> [Exercise directions]:
Will you repeat only the lines beginning at the one that mentions "The Blender code" and ending at the one that mentions "right_at, -1, RIGHT_WOOL)", both of them included, exactly?
===== Records shown
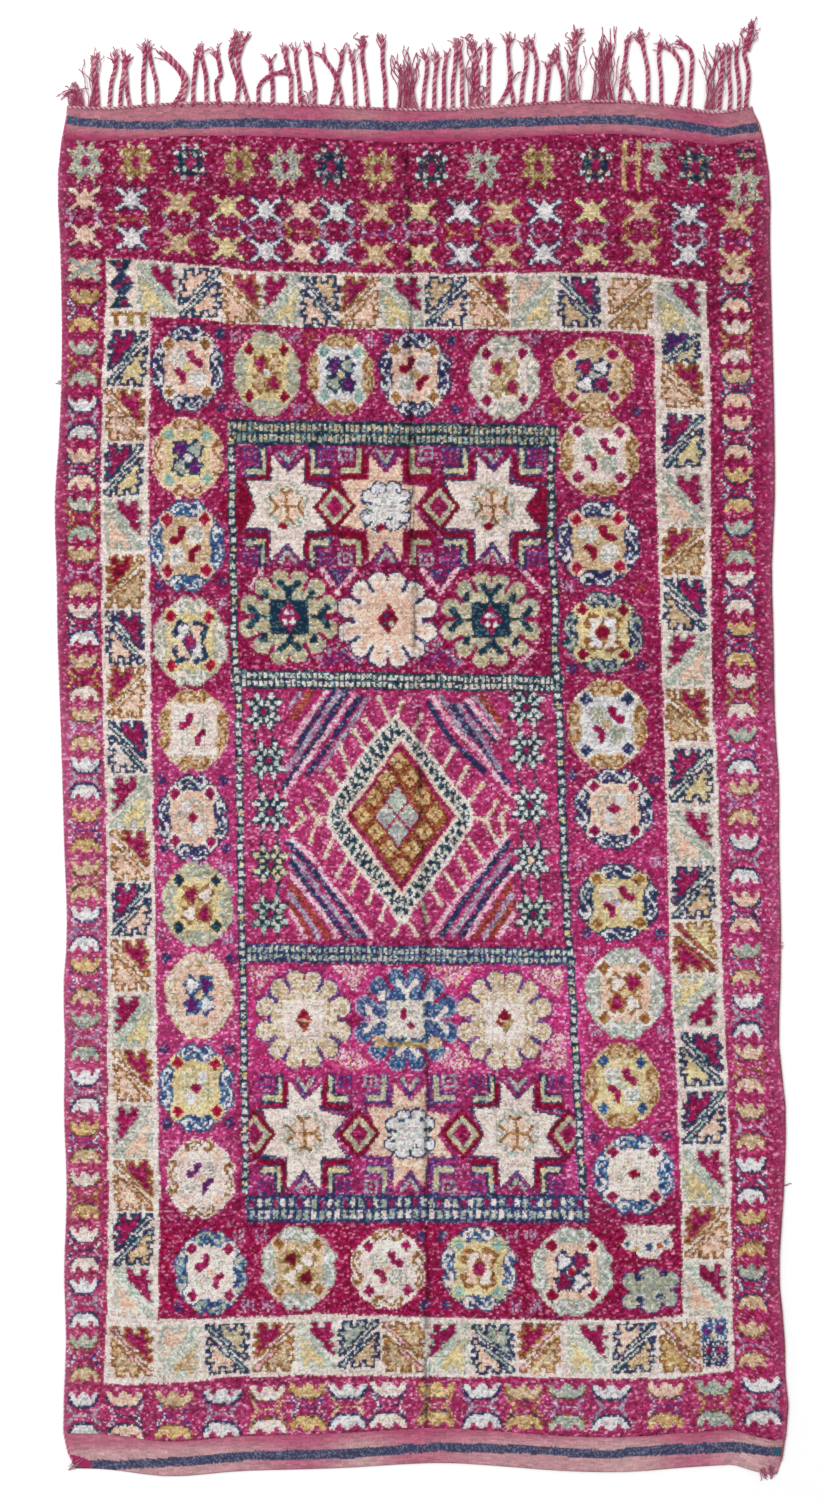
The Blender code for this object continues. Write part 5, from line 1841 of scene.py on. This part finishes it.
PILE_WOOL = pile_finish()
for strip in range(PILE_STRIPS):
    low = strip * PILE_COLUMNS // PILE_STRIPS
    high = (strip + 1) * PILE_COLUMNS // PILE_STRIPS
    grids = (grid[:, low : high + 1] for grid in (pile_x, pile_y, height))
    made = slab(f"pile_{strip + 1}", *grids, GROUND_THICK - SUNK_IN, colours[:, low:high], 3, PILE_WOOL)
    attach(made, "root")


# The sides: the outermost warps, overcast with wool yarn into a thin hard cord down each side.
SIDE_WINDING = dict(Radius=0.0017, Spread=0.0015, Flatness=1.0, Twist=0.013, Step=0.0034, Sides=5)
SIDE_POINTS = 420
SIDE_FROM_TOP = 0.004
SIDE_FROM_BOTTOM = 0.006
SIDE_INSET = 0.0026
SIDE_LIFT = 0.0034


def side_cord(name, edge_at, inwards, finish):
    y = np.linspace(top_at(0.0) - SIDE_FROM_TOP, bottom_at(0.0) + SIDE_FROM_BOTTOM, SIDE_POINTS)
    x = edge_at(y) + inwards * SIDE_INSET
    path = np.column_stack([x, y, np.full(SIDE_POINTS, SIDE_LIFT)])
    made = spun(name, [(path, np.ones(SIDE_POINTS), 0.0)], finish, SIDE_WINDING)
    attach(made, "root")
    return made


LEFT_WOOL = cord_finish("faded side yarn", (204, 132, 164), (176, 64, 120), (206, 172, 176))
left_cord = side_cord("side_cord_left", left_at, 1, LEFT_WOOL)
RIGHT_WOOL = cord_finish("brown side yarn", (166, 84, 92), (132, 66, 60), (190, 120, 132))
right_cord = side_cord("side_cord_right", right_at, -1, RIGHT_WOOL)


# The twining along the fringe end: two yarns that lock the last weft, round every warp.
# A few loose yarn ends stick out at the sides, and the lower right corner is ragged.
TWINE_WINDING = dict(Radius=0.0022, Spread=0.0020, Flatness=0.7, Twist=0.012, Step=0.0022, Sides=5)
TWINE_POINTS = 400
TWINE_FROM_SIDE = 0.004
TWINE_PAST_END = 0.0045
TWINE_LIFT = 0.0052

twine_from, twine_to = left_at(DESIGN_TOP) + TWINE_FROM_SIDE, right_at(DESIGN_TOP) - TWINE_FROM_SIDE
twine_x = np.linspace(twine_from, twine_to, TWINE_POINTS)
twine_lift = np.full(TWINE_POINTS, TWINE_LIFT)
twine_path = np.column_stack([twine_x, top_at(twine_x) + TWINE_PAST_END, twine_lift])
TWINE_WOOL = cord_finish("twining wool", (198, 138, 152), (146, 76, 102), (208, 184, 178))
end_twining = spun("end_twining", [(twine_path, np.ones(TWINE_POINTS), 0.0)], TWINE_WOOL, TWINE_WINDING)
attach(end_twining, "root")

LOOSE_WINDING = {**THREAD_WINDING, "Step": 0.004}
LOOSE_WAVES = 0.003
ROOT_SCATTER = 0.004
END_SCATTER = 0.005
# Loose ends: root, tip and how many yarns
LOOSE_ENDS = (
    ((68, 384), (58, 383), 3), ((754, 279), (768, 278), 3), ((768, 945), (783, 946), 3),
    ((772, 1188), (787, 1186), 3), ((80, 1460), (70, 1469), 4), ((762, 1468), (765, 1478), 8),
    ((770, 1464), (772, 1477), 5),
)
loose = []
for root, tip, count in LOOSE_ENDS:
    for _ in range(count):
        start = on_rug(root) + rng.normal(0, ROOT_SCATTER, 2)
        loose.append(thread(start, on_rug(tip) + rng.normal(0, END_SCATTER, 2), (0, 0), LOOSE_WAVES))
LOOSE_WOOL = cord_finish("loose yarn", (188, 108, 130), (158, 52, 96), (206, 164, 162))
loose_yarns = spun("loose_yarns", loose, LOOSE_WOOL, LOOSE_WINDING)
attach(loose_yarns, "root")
==========
===== Records shown
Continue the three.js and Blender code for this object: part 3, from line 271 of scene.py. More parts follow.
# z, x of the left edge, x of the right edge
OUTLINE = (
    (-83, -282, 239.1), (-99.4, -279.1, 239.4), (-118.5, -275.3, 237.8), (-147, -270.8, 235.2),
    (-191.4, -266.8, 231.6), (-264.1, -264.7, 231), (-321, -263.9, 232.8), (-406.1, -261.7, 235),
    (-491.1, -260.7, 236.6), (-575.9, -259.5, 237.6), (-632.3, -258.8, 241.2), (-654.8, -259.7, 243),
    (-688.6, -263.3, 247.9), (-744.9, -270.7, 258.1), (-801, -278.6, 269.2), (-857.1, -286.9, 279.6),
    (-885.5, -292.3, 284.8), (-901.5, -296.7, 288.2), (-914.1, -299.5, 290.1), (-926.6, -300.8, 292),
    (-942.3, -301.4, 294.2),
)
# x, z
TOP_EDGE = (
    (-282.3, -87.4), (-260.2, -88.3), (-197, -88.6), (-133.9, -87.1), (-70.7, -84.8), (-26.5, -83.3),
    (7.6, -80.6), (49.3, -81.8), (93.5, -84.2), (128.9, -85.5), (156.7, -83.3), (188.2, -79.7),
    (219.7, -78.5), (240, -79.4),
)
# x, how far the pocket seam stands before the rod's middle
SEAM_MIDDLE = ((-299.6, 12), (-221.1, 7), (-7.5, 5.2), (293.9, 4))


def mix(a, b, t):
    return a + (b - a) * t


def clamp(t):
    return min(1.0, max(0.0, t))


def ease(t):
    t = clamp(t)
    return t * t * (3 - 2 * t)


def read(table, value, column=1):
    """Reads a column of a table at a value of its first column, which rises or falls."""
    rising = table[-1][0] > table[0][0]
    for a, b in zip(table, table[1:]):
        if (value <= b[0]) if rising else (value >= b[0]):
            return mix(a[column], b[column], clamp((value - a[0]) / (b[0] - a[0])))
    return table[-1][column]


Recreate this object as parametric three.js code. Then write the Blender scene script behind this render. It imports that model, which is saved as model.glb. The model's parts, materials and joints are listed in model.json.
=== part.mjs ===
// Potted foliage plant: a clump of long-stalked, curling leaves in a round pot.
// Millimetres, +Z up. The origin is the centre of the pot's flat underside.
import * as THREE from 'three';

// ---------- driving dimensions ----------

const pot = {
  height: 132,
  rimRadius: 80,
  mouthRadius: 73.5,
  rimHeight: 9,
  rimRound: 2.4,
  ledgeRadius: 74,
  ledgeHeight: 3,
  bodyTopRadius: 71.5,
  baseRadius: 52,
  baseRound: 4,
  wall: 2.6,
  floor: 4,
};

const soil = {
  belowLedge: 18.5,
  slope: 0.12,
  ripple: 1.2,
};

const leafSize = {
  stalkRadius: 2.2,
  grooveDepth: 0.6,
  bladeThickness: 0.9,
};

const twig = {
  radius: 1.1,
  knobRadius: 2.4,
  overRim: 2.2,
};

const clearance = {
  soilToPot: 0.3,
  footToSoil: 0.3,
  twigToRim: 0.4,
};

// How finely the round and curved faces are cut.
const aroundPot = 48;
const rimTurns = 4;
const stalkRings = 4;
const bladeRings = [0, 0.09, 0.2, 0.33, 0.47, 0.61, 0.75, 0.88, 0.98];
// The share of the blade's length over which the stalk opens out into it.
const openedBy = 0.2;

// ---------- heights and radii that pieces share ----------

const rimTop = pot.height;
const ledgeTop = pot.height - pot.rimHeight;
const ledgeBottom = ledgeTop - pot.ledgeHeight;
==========
===== Records shown
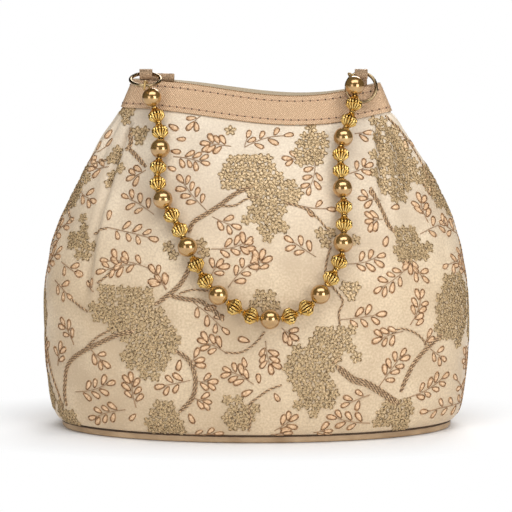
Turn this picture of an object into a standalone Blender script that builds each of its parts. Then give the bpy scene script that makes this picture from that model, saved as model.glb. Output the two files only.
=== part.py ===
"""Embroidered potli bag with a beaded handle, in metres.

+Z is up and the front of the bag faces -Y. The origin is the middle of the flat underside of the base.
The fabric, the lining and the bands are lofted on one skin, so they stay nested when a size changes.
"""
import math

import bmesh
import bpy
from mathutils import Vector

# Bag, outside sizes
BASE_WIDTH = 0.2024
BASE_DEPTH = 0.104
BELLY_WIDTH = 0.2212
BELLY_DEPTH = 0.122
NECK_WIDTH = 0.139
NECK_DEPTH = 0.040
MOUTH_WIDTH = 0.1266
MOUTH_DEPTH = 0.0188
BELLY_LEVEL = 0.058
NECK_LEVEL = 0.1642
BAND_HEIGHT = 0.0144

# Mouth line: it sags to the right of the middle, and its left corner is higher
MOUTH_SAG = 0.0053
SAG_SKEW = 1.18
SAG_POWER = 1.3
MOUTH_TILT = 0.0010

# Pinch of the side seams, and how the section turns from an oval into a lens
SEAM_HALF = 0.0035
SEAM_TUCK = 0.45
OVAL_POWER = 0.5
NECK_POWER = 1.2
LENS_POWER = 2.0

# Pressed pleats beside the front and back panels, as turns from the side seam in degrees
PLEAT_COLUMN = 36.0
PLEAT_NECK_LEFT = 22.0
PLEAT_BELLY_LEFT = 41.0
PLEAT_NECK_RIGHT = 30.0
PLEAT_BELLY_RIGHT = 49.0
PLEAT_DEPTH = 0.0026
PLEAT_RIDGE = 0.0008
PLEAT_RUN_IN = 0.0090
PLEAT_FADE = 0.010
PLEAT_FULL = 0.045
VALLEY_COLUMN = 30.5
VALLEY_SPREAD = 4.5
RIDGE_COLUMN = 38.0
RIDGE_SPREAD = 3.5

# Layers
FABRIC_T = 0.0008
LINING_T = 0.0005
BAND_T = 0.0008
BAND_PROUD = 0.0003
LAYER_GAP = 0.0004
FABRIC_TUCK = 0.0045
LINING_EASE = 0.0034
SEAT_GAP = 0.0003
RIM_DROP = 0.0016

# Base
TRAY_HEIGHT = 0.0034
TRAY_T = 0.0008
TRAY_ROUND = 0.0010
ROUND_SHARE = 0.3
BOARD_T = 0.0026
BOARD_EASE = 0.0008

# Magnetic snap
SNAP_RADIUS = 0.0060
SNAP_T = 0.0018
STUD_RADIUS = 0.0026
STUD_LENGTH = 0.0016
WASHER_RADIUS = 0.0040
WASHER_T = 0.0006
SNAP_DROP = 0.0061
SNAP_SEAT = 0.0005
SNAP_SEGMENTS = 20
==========
> [Correct answer]:
The Blender code for this object continues. Write part 5, from line 1841 of scene.py on. This part finishes it.
PILE_WOOL = pile_finish()
for strip in range(PILE_STRIPS):
    low = strip * PILE_COLUMNS // PILE_STRIPS
    high = (strip + 1) * PILE_COLUMNS // PILE_STRIPS
    grids = (grid[:, low : high + 1] for grid in (pile_x, pile_y, height))
    made = slab(f"pile_{strip + 1}", *grids, GROUND_THICK - SUNK_IN, colours[:, low:high], 3, PILE_WOOL)
    attach(made, "root")


# The sides: the outermost warps, overcast with wool yarn into a thin hard cord down each side.
SIDE_WINDING = dict(Radius=0.0017, Spread=0.0015, Flatness=1.0, Twist=0.013, Step=0.0034, Sides=5)
SIDE_POINTS = 420
SIDE_FROM_TOP = 0.004
SIDE_FROM_BOTTOM = 0.006
SIDE_INSET = 0.0026
SIDE_LIFT = 0.0034


def side_cord(name, edge_at, inwards, finish):
    y = np.linspace(top_at(0.0) - SIDE_FROM_TOP, bottom_at(0.0) + SIDE_FROM_BOTTOM, SIDE_POINTS)
    x = edge_at(y) + inwards * SIDE_INSET
    path = np.column_stack([x, y, np.full(SIDE_POINTS, SIDE_LIFT)])
    made = spun(name, [(path, np.ones(SIDE_POINTS), 0.0)], finish, SIDE_WINDING)
    attach(made, "root")
    return made


LEFT_WOOL = cord_finish("faded side yarn", (204, 132, 164), (176, 64, 120), (206, 172, 176))
left_cord = side_cord("side_cord_left", left_at, 1, LEFT_WOOL)
RIGHT_WOOL = cord_finish("brown side yarn", (166, 84, 92), (132, 66, 60), (190, 120, 132))
right_cord = side_cord("side_cord_right", right_at, -1, RIGHT_WOOL)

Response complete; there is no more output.